MSc in Medical Biophysics - Biomedical Imaging in Toronto Canada | University of Toronto

The Department of Medical Biophysics is a cross-disciplinary unit renowned for its longstanding tradition of groundbreaking work in cancer studies, therapies, and other medical fields. Based mainly at the Princess Margaret Cancer Centre, Sunnybrook Research Institute, and SickKids Research Institute, it provides graduate programs culminating in Master of Science and Doctor of Philosophy degrees. This innovative program in oncology and general biomedical research transcends traditional divisions between biology, physics, clinical medicine, and engineering, offering a cutting-edge educational experience and top-tier research opportunities.
The graduate education initiative forms a cornerstone of the Department of Medical Biophysics, with roots stretching over half a century to its founding in cancer investigation at the Ontario Cancer Institute.
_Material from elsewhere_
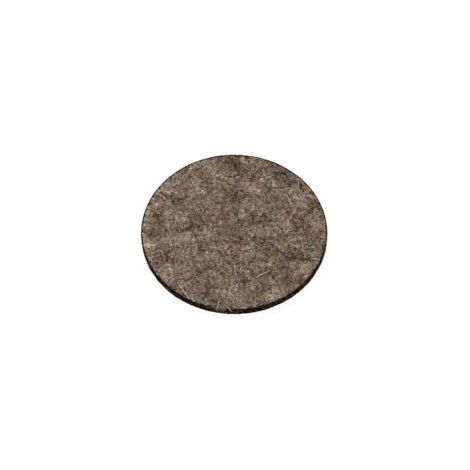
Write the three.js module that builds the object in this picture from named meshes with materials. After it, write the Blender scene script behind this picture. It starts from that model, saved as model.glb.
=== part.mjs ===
// A round felt furniture pad: one disc cut from a sheet of pressed wool felt.
// It lies on its back, which goes against the furniture foot, with the gliding face up.
// Millimetres, +Z up, origin at the centre of the back.
import * as THREE from "three";

// Driving dimensions
const DIAMETER = 75;
const THICKNESS = 3;
const FACE_ROUNDING = 0.3; // radius that the cutter leaves round the gliding face
const BACK_ROUNDING = 0.2; // radius round the back, where the cutter came out

// How finely the round shapes are faceted
const TURN_STEPS = 144;
const ROUNDING_STEPS = 5;

const FELT_COLOUR = new THREE.Color().setRGB(0.455, 0.39, 0.336, THREE.SRGBColorSpace);
const FELT_ROUGHNESS = 0.95;

const LOWEST = -Math.PI / 2; // the angle at which a rounding meets the back
const LEVEL = 0; // the angle at which a rounding meets the wall
const HIGHEST = Math.PI / 2; // the angle at which a rounding meets the face

// A quarter round of the section, as points from one angle to another.
function rounding(radius, wallRadius, height, from, to) {
  const centreRadius = wallRadius - radius;
  return Array.from({ length: ROUNDING_STEPS + 1 }, (_, step) => {
    const angle = from + ((to - from) * step) / ROUNDING_STEPS;
    return new THREE.Vector2(
      centreRadius + radius * Math.cos(angle),
      height + radius * Math.sin(angle),
    );
  });
}

// Half the section, from the middle of the back, up the wall, to the middle of the face.
function padSection() {
  const wallRadius = DIAMETER / 2;
  return [
    new THREE.Vector2(0, 0),
    ...rounding(BACK_ROUNDING, wallRadius, BACK_ROUNDING, LOWEST, LEVEL),
    ...rounding(FACE_ROUNDING, wallRadius, THICKNESS - FACE_ROUNDING, LEVEL, HIGHEST),
    new THREE.Vector2(0, THICKNESS),
  ];
}

function feltPad() {
  const disc = new THREE.LatheGeometry(padSection(), TURN_STEPS);
  disc.rotateX(Math.PI / 2);
  const felt = new THREE.MeshStandardMaterial({
    color: FELT_COLOUR,
    roughness: FELT_ROUGHNESS,
    metalness: 0,
  });
  const pad = new THREE.Mesh(disc, felt);
  pad.name = "felt_pad";
  return pad;
}

const furniturePad = new THREE.Group();
furniturePad.add(feltPad());

export default furniturePad;
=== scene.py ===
import math

import bpy
import numpy as np
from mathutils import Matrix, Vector


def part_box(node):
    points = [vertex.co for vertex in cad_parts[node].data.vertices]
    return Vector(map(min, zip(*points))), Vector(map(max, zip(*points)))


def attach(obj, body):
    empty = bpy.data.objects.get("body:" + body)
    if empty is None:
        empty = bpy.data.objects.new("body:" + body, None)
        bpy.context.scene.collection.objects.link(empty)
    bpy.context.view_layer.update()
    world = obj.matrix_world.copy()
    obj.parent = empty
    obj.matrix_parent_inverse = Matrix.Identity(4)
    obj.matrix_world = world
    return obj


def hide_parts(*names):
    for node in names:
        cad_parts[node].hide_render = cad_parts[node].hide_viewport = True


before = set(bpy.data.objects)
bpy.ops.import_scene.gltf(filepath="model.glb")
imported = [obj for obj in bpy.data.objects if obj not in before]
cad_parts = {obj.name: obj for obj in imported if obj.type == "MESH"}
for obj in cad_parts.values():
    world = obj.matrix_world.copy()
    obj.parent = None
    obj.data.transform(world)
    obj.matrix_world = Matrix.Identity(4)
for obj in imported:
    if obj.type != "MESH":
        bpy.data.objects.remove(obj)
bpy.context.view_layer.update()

# The looks of a round felt furniture pad: a disc of pressed wool felt, lying on its back.
# The body is one closed mesh with the relief of matted wool. Thousands of fibres lie on it.
# Everything is in metres, +Z up, in the frame of the CAD model.

MM = 0.001

# The pad's size, from the frame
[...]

Students can pursue interdisciplinary, research-intensive graduate degrees at both MSc and PhD levels. While the MSc serves as a typical starting point, the program primarily focuses on doctoral studies. Coursework is designed to expand students' knowledge bases, particularly for those coming from life sciences or physical sciences undergraduate programs. Completion typically takes 2.5 years for MSc candidates and 5-6 years for PhD candidates.
Biological systems, ranging from cellular organelles to entire human bodies, function according to their structural organization. Imaging methods allow researchers to detect and interpret these spatial relationships, supporting both medical diagnostics and the study of normal development throughout life. MBP investigators are pioneering novel imaging approaches while finding new clinical uses for existing technologies. Active research areas within the department encompass magnetic resonance, ultrasound, magnetoencephalography, X-ray, and optical methods applied to various organ systems and disease states. These projects may explore fundamental physics, device engineering, contrast agent development, animal model testing, or human clinical trials, depending on the technology's maturity and intended applications.